Squeaky Wheel Film & Media Art Center
- Established: 1985
- Type: 501(c)(3) nonprofit
- Tax ID no.: 22-2970899
- Legal status: corporation
- Professional title: Buffalo Media Resources Inc.
- Headquarters: 2495 Main Street, Suite 310, Buffalo, NY, 14214
- Region served: Western New York
- Website: https://squeaky.org/

= Squeaky Wheel Buffalo Media Arts Center =

Arts center in Buffalo, New York

Squeaky Wheel Film & Media Art Center (Buffalo Media Resources Inc.) is a non-profit, media arts center based in Buffalo, New York. Founded in 1985, the organization provides the Western New York region with low-cost media equipment rentals, media arts education for youth and adults, residencies for artists and researchers, and exhibitions, screenings, and other public programming. Since 2017, Squeaky Wheel has been certified by Working Artists and the Greater Economy (W.A.G.E.).
Squeaky Wheel's Workspace Residency supports artists and researchers working on media arts projects by providing access to facilities, equipment, technical consultation, and public presentation opportunities.

== Partnership ==
Squeaky Wheel has maintained ongoing collaborations with the University at Buffalo, particularly through programs that connect media education with community outreach.
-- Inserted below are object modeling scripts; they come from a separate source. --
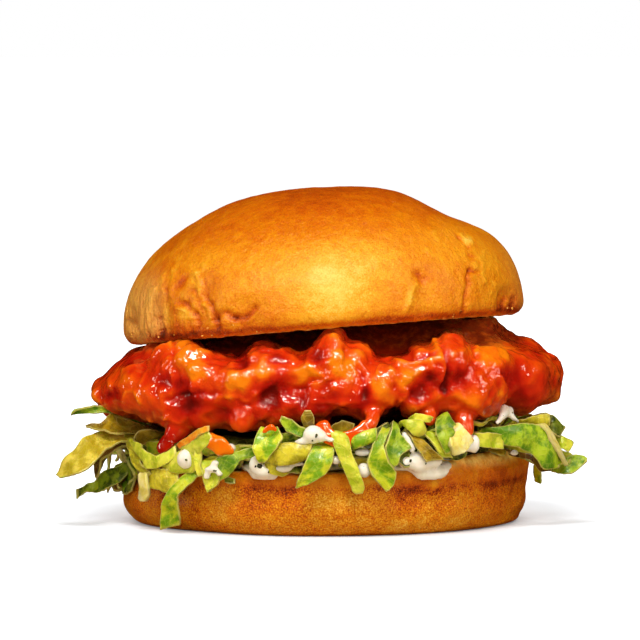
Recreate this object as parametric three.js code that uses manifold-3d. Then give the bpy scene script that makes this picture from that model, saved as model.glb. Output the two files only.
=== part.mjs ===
// A buffalo chicken burger, in millimetres, +Z up. The origin is the middle of the flat underside of the
// bottom bun, and the front of the burger faces -Y. From the bottom up it holds a bottom bun, a layer of
// ranch sauce that runs over the rim in lobes, a heap of shredded lettuce, a craggy fried chicken fillet
// with drips of hot sauce, and a domed top bun that lies on the fillet at a slant.
import * as THREE from "three";
import { mergeVertices } from "three/addons/utils/BufferGeometryUtils.js";
import Module from "manifold-3d";

const wasm = await Module();
wasm.setup();

const GAP = 0.35; // kept between one layer and the next

// Bottom bun.
const BUN_RADIUS = 55.2;
const HEEL_HEIGHT = 17;
const HEEL_FOOT_RADIUS = 46;
const HEEL_FOOT_ROUND = 7.5; // height over which the foot rounds up into the side
const HEEL_RIM_ROUND = 1.6;
const HEEL_LEAN = 1.6; // how far the side leans out on its way up

// Ranch sauce.
const RANCH_BOTTOM = HEEL_HEIGHT + GAP;
const RANCH_THICKNESS = 2.3;
const RANCH_TOP = RANCH_BOTTOM + RANCH_THICKNESS;
const RANCH_RADIUS = 50;

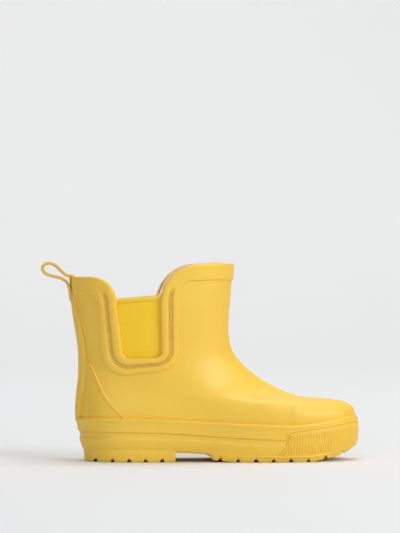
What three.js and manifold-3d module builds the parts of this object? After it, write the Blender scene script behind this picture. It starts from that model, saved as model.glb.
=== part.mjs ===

For example, joint initiatives have included technology and arts programs designed to address gaps in access to digital tools, especially among underrepresented youth. These collaborations have involved faculty and students from media study programs working alongside Squeaky Wheel staff to provide mentorship, workshops, and hands-on production experience.

==Past exhibitions==
- Wenhua Shi. A Year from Monday. June–September 2016.
- Kathy High. Soft Science: Science Fictions by Kathy High. November 2016–January 2017.
- Sondra Perry. flesh out. January–May 2018.
- Angela Washko. The Game: The Game 2.0. September–December 9, 2017.
- belit sağ. Let Me Remember. January–April 2018.